Microsoft's research confirms this progression: the companies seeing the highest returns are those in Phase 3, where AI agents run entire business processes with humans providing direction and handling exceptions. A supply chain operation where agents manage end-to-end logistics while humans resolve exceptions and manage supplier relationships is fundamentally different from one where AI simply generates a demand forecast that humans then process manually.

The Governance Imperative

Workflow redesign without governance is as dangerous as no redesign at all. When AI becomes a structural component of how work gets done, the organization must be able to audit what the AI produced, verify its accuracy, trace its sources, and demonstrate compliance with regulatory requirements.

This is particularly critical in regulated industries. Healthcare, insurance, and legal work all require defensible documentation. An AI-generated chronological timeline is only useful if every entry links back to the original source page. An AI-generated case summary is only defensible if the professional can verify each claim against the underlying records. A compliance framework that includes audit trails, tenant isolation, and source attribution is not a feature of AI workflow redesign. It is a prerequisite.

The Cost of Doing Nothing

The organizations that treat AI as a tool to be added will eventually find themselves competing against organizations that treated AI as a reason to rebuild. The first group will have faster versions of old processes. The second group will have entirely new processes that the first group cannot replicate by simply purchasing the same technology.

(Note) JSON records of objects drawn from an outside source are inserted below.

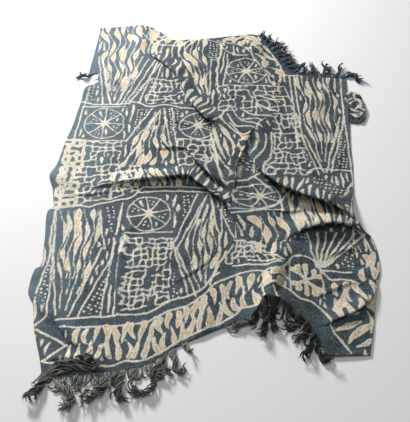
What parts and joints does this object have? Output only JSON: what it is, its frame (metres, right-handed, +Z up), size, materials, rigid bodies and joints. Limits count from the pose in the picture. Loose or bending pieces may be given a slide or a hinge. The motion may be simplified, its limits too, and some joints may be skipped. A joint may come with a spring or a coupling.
{
  "type": "ndop cloth",
  "caption": "Indigo resist-dyed ceremonial cotton cloth of sewn narrow strips, lying in loose folds with a raised hem, a tucked end and corded fringes.",
  "frame": {"origin": "middle of the cloth's footprint, on the surface that it lies on", "axes": "+Y from the near hem to the far end, along the woven strips; +X across the strips to the right; +Z up"},
  "size_m": [1.3518, 2.0404, 0.0568],
  "materials": {
    "dyed_cotton": "matt hand-woven cotton with a cream resist pattern",
    "cotton_cord": "matt twisted cotton"
  },
  "bodies": {
    "root": {"cloth": "dyed_cotton", "fringe_near_left": "cotton_cord", "fringe_near_middle": "cotton_cord", "fringe_near_right": "cotton_cord", "fringe_far_right": "cotton_cord", "fringe_far_left": "cotton_cord"}
  },
  "joints": []
}
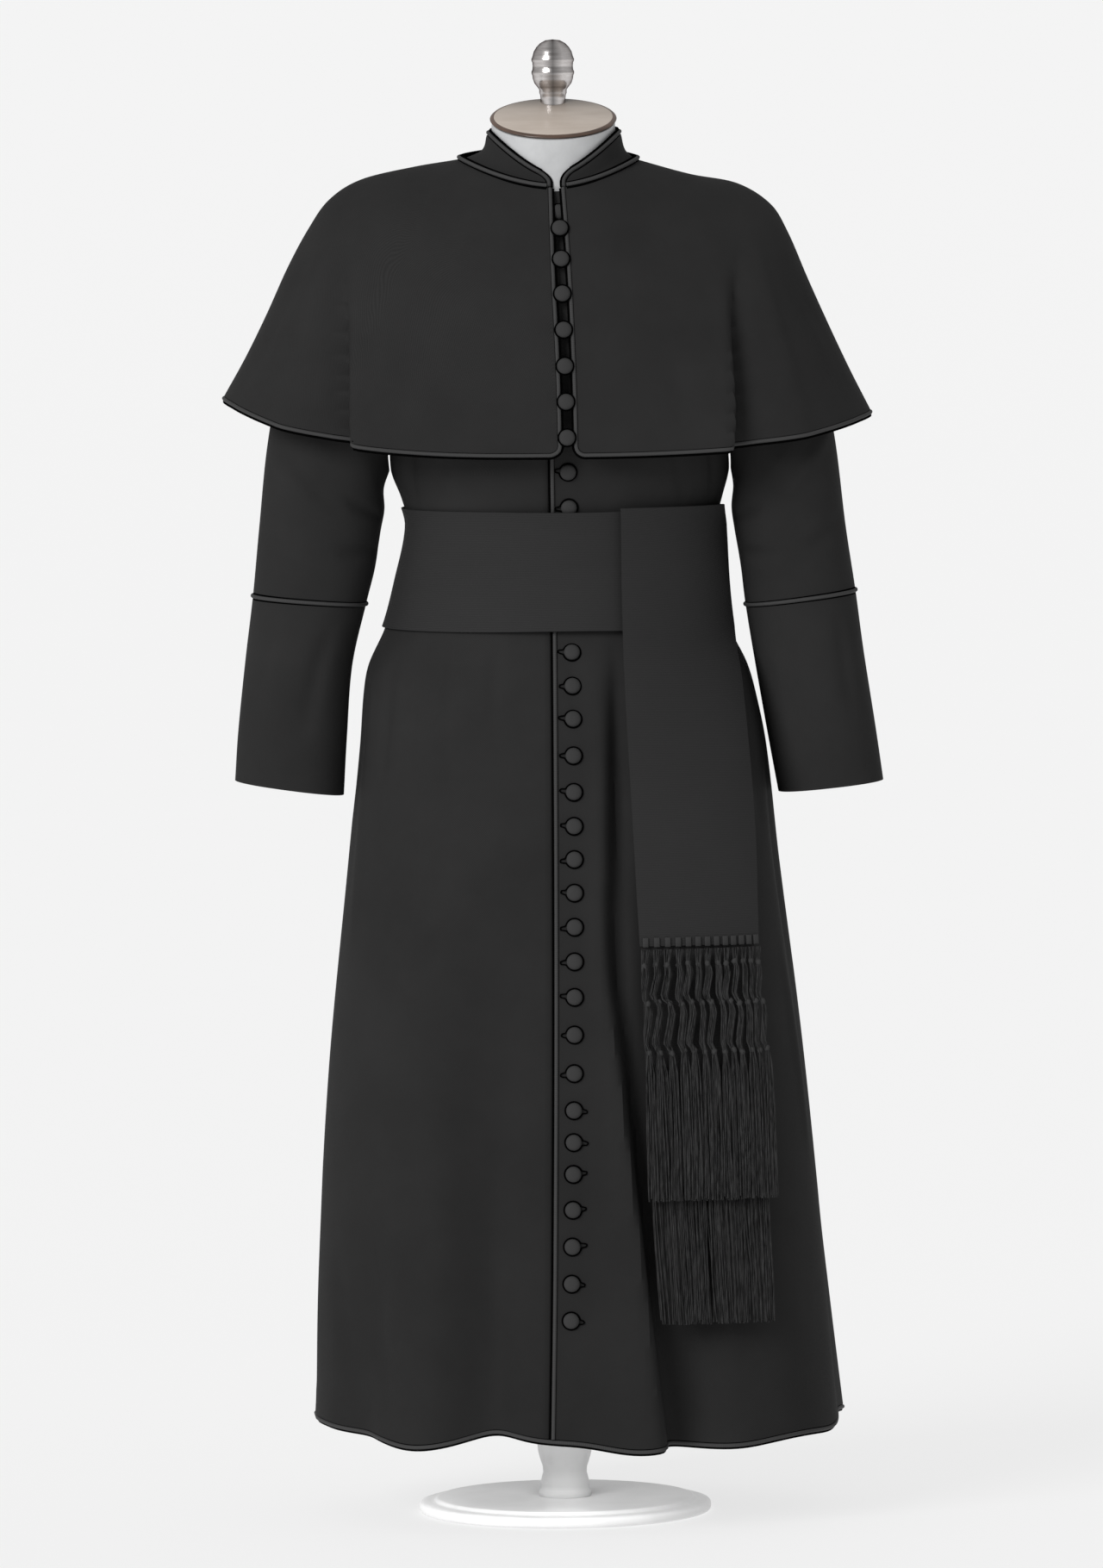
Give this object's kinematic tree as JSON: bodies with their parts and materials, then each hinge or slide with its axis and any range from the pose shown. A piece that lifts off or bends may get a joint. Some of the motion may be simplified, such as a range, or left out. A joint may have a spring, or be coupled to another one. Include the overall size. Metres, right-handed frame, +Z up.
{
  "type": "cassock on a dress form",
  "caption": "Floor-length black clerical cassock with attached shoulder cape, fringed sash and covered buttons, worn by a limbless dress form on a turned stand.",
  "frame": {"origin": "centre of the stand's round underside, on the floor", "axes": "+Z up, the garment's front faces -Y, +X is the wearer's left"},
  "size_m": [0.7244, 0.5033, 1.6299],
  "materials": {
    "wool": "matt black fine twill",
    "piping": "black satin-faced cord, slightly lighter than the cloth",
    "sash": "black ribbed faille, dull sheen",
    "fringe": "black silky twisted fringe",
    "button": "cloth-covered, dark grey black",
    "form_cloth": "light grey cotton cover",
    "wood": "pale varnished wood with a dark brown rim",
    "chrome": "polished",
    "paint": "white-grey enamel"
  },
  "bodies": {
    "root": {"front_left": "wool", "front_right": "wool", "back": "wool", "sleeve_left": "wool", "sleeve_right": "wool", "cuff_left": "wool", "cuff_right": "wool", "collar": "wool", "cape_left": "wool", "cape_right": "wool", "cuff_piping_left": "piping", "cuff_piping_right": "piping", "collar_piping": "piping", "neck_piping": "piping", "cape_piping": "piping", "front_edge_piping": "piping", "hem_piping": "piping", "sash_band": "sash", "sash_end_over": "sash", "sash_end_under": "sash", "fringe_over": "fringe", "fringe_under": "fringe", "button_01": "button", "button_02": "button", "button_03": "button", "button_04": "button", "button_05": "button", "button_06": "button", "button_07": "button", "button_08": "button", "button_09": "button", "button_10": "button", "button_11": "button", "button_12": "button", "button_13": "button", "button_14": "button", "button_15": "button", "button_16": "button", "button_17": "button", "button_18": "button", "button_19": "button", "button_20": "button", "button_21": "button", "button_22": "button", "button_23": "button", "button_24": "button", "button_25": "button", "button_26": "button", "button_27": "button", "button_28": "button", "button_29": "button", "button_30": "button", "button_31": "button", "button_32": "button", "button_33": "button", "form_torso": "form_cloth", "form_neck_cap": "wood", "form_finial": "chrome", "stand_pole": "paint", "stand_base": "paint"}
  },
  "joints": []
}
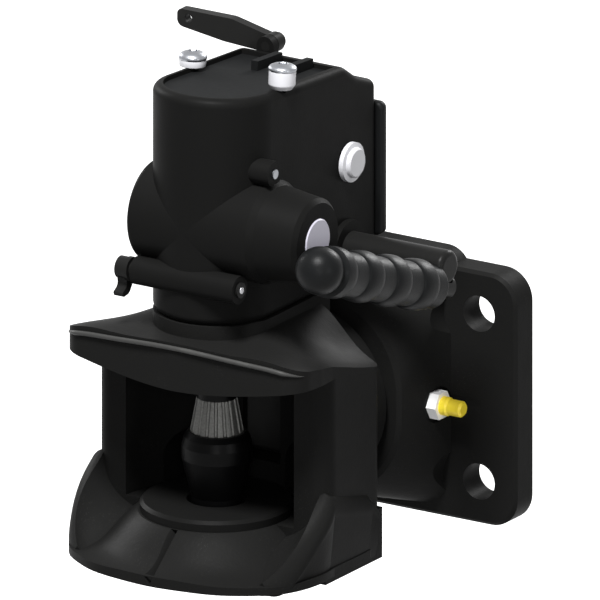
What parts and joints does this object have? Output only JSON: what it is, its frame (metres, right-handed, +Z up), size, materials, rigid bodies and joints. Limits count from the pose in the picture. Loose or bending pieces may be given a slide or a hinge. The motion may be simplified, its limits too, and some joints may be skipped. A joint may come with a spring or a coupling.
{
  "type": "flange tow coupling",
  "caption": "Automatic tow coupling: a swivelling jaw with a lifting pin and side hand lever on a bolted flange.",
  "frame": {"origin": "centre of the bolt pattern on the flange's mounting face", "axes": "+Y into the towing vehicle, +Z up, +X to the hand lever's side; the jaw opens towards -Y"},
  "size_m": [0.1816, 0.183, 0.2391],
  "materials": {
    "casting_black": "semi-gloss black paint on a cast surface",
    "housing_black": "semi-gloss black paint",
    "cover_black": "satin black paint",
    "wear_black": "black phosphated steel",
    "pin_black": "black phosphated steel",
    "shaft_black": "semi-gloss black paint",
    "steel_plain": "plain steel",
    "steel_dark": "darkened zinc plate",
    "zinc_white": "bright zinc plate",
    "plunger_white": "off-white moulding",
    "bush_bronze": "bearing bronze",
    "seal_rubber": "black sealing ring",
    "grip_plastic": "dark grey moulded grip",
    "cap_yellow": "yellow protective cap",
    "plug_orange": "orange plug"
  },
  "bodies": {
    "flange": {"flange_plate": "casting_black", "swivel_bush": "bush_bronze", "grease_fitting": "zinc_white", "grease_cap": "cap_yellow"},
    "jaw": {"jaw_body": "casting_black", "thrust_washer": "steel_plain", "disc_spring": "steel_plain", "castle_nut": "zinc_white", "cotter_pin": "zinc_white", "neck_seal": "seal_rubber", "wear_plate": "wear_black", "lower_bush": "steel_plain", "upper_bush": "steel_plain", "mechanism_housing": "housing_black", "spring_seat": "steel_plain", "closing_spring": "steel_plain", "top_cover": "cover_black", "cover_screw_left": "steel_dark", "cover_screw_right": "zinc_white", "rear_cover": "cover_black", "rear_cover_screws": "steel_dark", "plunger_housing": "housing_black", "boss_pin": "steel_dark", "remote_pivot_pin": "shaft_black", "trigger_pin": "steel_plain", "indicator_plug": "plug_orange"},
    "pin": {"coupling_pin": "pin_black"},
    "hand_lever": {"hand_lever_shaft": "shaft_black", "lifting_crank": "steel_plain", "crank_cross_pin": "steel_plain", "hand_lever_rod": "shaft_black", "lever_grip": "grip_plastic"},
    "plunger": {"lock_plunger": "plunger_white"},
    "catch": {"catch_shaft": "steel_plain", "catch_cap": "plunger_white"},
    "rod": {"hold_rod": "shaft_black"},
    "remote": {"remote_lever": "shaft_black"},
    "trigger": {"trigger_paddle": "shaft_black"}
  },
  "joints": [
    {"name": "swivel_turn", "type": "hinge", "parent": "flange", "child": "jaw", "pos_m": [0, -0.05, 0], "axis": [0, 1, 0], "continuous": true},
    {"name": "pin_lift", "type": "slide", "parent": "jaw", "child": "pin", "axis": [0, 0, 1], "range_m": [0, 0.062], "stiffness_N_per_m": 350, "springref_m": -0.03, "deforming": ["closing_spring"]},
    {"name": "hand_lever_turn", "type": "hinge", "parent": "jaw", "child": "hand_lever", "pos_m": [0, -0.062, 0.078], "axis": [-1, 0, 0], "range_deg": [0, 59]},
    {"name": "lock_plunger_slide", "type": "slide", "parent": "jaw", "child": "plunger", "axis": [1, 0, 0], "range_m": [0, 0.006], "stiffness_N_per_m": 600, "springref_m": -0.006},
    {"name": "catch_turn", "type": "hinge", "parent": "jaw", "child": "catch", "pos_m": [0, -0.059, 0.118], "axis": [1, 0, 0], "range_deg": [0, 15], "stiffness_Nm_per_rad": 0.5, "springref_deg": -11.46},
    {"name": "hold_rod_turn", "type": "hinge", "parent": "jaw", "child": "rod", "pos_m": [0, -0.15, 0.082], "axis": [-1, 0, 0], "range_deg": [0, 40], "stiffness_Nm_per_rad": 0.3, "springref_deg": -11.46},
    {"name": "remote_lever_turn", "type": "hinge", "parent": "jaw", "child": "remote", "pos_m": [-0.014, -0.055, 0.166], "axis": [0, 1, 0], "range_deg": [0, 24], "stiffness_Nm_per_rad": 0.4, "springref_deg": -11.46},
    {"name": "trigger_turn", "type": "hinge", "parent": "jaw", "child": "trigger", "pos_m": [0, -0.082, 0.022], "axis": [1, 0, 0], "range_deg": [0, 9], "stiffness_Nm_per_rad": 0.6, "springref_deg": -8.59}
  ],
  "couplings": [
    {"joint": "hand_lever_turn", "follows": "pin_lift", "rad_per_m": 16.609}
  ]
}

The competitive advantage is not in the AI. It is in the workflow that was designed around it. The technology is available to everyone. The willingness to redesign how work gets done is not.

Every organization evaluating AI adoption should begin with a specific question: which of our core workflows would we design differently if we were starting from scratch today, knowing what AI can do? The answer to that question is where the real value lies, not in the technology itself, but in the courage to rebuild the work around it.